• SUPPLIED INFORMATION
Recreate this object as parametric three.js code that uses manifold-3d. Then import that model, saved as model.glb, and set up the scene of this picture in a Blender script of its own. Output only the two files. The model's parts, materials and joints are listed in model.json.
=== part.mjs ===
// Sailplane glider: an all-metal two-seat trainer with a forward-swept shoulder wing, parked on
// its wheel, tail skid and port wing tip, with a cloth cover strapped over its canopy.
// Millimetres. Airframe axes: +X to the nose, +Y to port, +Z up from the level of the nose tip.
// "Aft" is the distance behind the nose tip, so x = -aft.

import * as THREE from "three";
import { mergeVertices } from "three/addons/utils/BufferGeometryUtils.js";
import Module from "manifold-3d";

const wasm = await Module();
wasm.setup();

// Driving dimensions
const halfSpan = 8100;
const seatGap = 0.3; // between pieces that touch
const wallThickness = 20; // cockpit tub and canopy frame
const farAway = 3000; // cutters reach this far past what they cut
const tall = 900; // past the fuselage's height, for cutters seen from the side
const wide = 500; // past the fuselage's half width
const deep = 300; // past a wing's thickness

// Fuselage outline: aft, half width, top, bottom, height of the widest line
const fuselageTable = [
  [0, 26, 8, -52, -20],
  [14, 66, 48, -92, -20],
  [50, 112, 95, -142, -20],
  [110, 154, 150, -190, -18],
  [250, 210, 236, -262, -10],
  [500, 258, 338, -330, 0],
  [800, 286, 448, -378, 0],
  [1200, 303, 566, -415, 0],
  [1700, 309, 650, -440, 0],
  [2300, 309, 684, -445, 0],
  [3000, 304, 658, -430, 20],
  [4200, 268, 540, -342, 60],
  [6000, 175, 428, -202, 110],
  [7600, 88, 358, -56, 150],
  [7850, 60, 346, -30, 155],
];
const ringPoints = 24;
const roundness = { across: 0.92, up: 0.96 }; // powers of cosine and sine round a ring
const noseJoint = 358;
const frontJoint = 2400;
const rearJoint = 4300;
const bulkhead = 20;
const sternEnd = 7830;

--

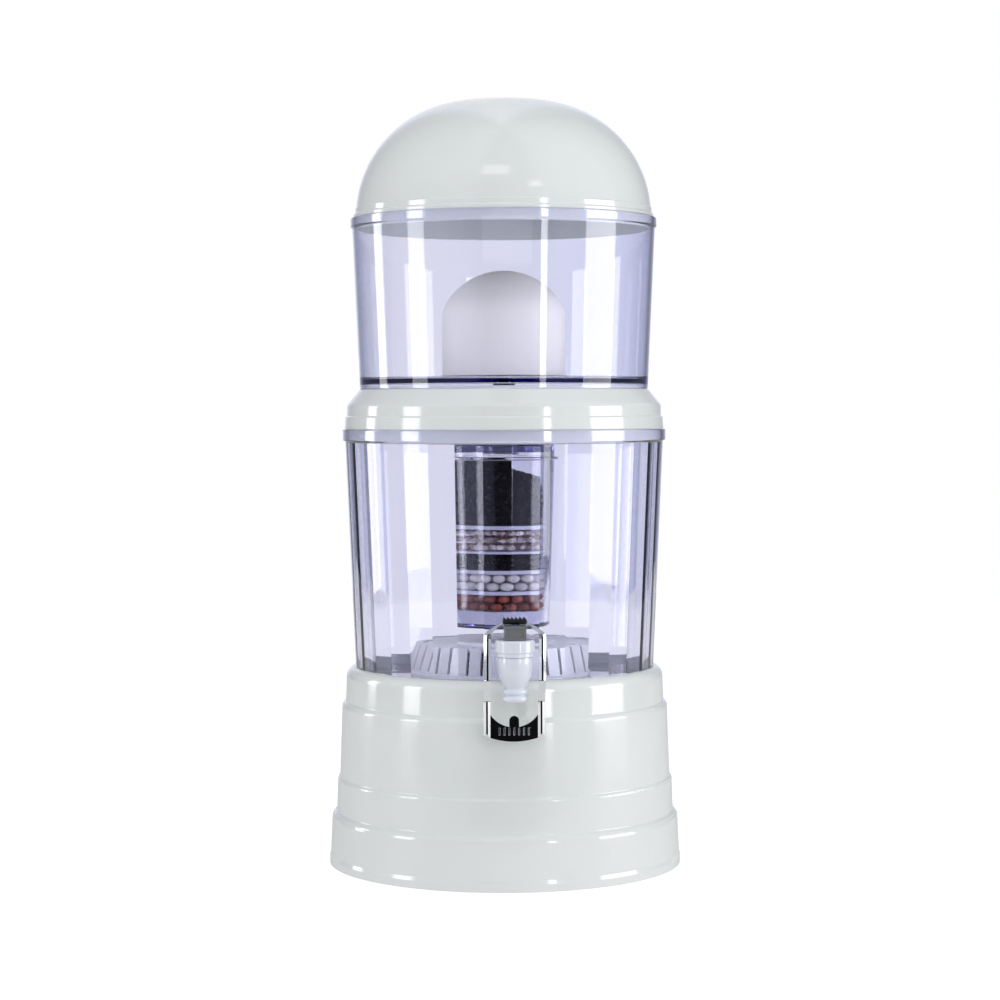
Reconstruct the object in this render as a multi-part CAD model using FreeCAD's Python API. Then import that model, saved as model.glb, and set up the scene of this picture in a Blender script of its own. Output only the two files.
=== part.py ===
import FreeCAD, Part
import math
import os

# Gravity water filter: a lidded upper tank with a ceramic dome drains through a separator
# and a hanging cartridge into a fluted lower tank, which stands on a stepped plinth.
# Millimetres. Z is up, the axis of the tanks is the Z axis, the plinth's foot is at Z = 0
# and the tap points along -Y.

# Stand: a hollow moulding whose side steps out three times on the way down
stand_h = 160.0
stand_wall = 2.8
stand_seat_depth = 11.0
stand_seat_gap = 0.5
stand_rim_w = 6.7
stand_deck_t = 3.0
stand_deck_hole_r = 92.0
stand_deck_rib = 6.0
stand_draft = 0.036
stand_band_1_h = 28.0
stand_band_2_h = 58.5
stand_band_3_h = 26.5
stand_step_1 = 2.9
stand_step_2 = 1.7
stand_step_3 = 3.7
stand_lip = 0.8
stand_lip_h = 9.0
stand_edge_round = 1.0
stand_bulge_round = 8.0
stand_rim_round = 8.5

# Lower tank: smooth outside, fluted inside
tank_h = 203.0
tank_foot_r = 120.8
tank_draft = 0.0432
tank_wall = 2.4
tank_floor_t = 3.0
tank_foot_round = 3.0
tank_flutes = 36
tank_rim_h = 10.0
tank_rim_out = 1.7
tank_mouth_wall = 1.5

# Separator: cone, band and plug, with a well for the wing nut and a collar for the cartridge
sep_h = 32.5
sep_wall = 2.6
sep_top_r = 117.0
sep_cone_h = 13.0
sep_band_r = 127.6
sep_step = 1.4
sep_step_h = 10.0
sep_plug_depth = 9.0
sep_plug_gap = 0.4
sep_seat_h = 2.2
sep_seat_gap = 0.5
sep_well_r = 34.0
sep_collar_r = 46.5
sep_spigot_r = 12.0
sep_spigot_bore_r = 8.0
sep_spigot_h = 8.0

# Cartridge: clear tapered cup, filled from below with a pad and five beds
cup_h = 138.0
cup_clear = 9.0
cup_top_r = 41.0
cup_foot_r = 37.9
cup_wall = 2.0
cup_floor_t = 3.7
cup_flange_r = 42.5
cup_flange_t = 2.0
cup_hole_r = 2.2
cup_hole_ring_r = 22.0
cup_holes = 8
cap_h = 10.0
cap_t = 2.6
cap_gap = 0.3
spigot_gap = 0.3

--

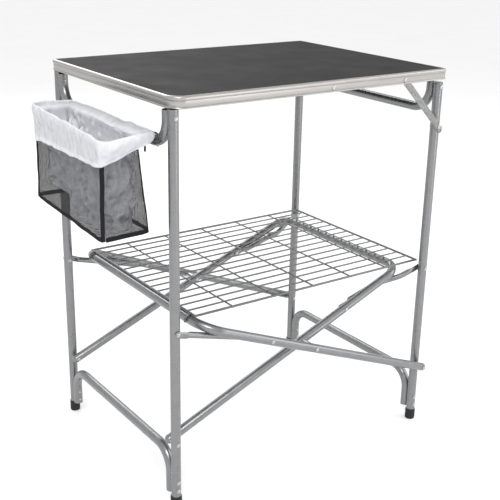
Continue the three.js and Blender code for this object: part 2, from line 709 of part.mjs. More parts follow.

• DESCRIPTION OF THE TASK
Return the exact lines from the line with "Reconstruct the object" to the line with "stand_rim_round = 8.5", inclusive of both, with nothing added.

• OUTPUT FOR THIS EXERCISE
Reconstruct the object in this render as a multi-part CAD model using FreeCAD's Python API. Then import that model, saved as model.glb, and set up the scene of this picture in a Blender script of its own. Output only the two files.
=== part.py ===
import FreeCAD, Part
import math
import os

# Gravity water filter: a lidded upper tank with a ceramic dome drains through a separator
# and a hanging cartridge into a fluted lower tank, which stands on a stepped plinth.
# Millimetres. Z is up, the axis of the tanks is the Z axis, the plinth's foot is at Z = 0
# and the tap points along -Y.

# Stand: a hollow moulding whose side steps out three times on the way down
stand_h = 160.0
stand_wall = 2.8
stand_seat_depth = 11.0
stand_seat_gap = 0.5
stand_rim_w = 6.7
stand_deck_t = 3.0
stand_deck_hole_r = 92.0
stand_deck_rib = 6.0
stand_draft = 0.036
stand_band_1_h = 28.0
stand_band_2_h = 58.5
stand_band_3_h = 26.5
stand_step_1 = 2.9
stand_step_2 = 1.7
stand_step_3 = 3.7
stand_lip = 0.8
stand_lip_h = 9.0
stand_edge_round = 1.0
stand_bulge_round = 8.0
stand_rim_round = 8.5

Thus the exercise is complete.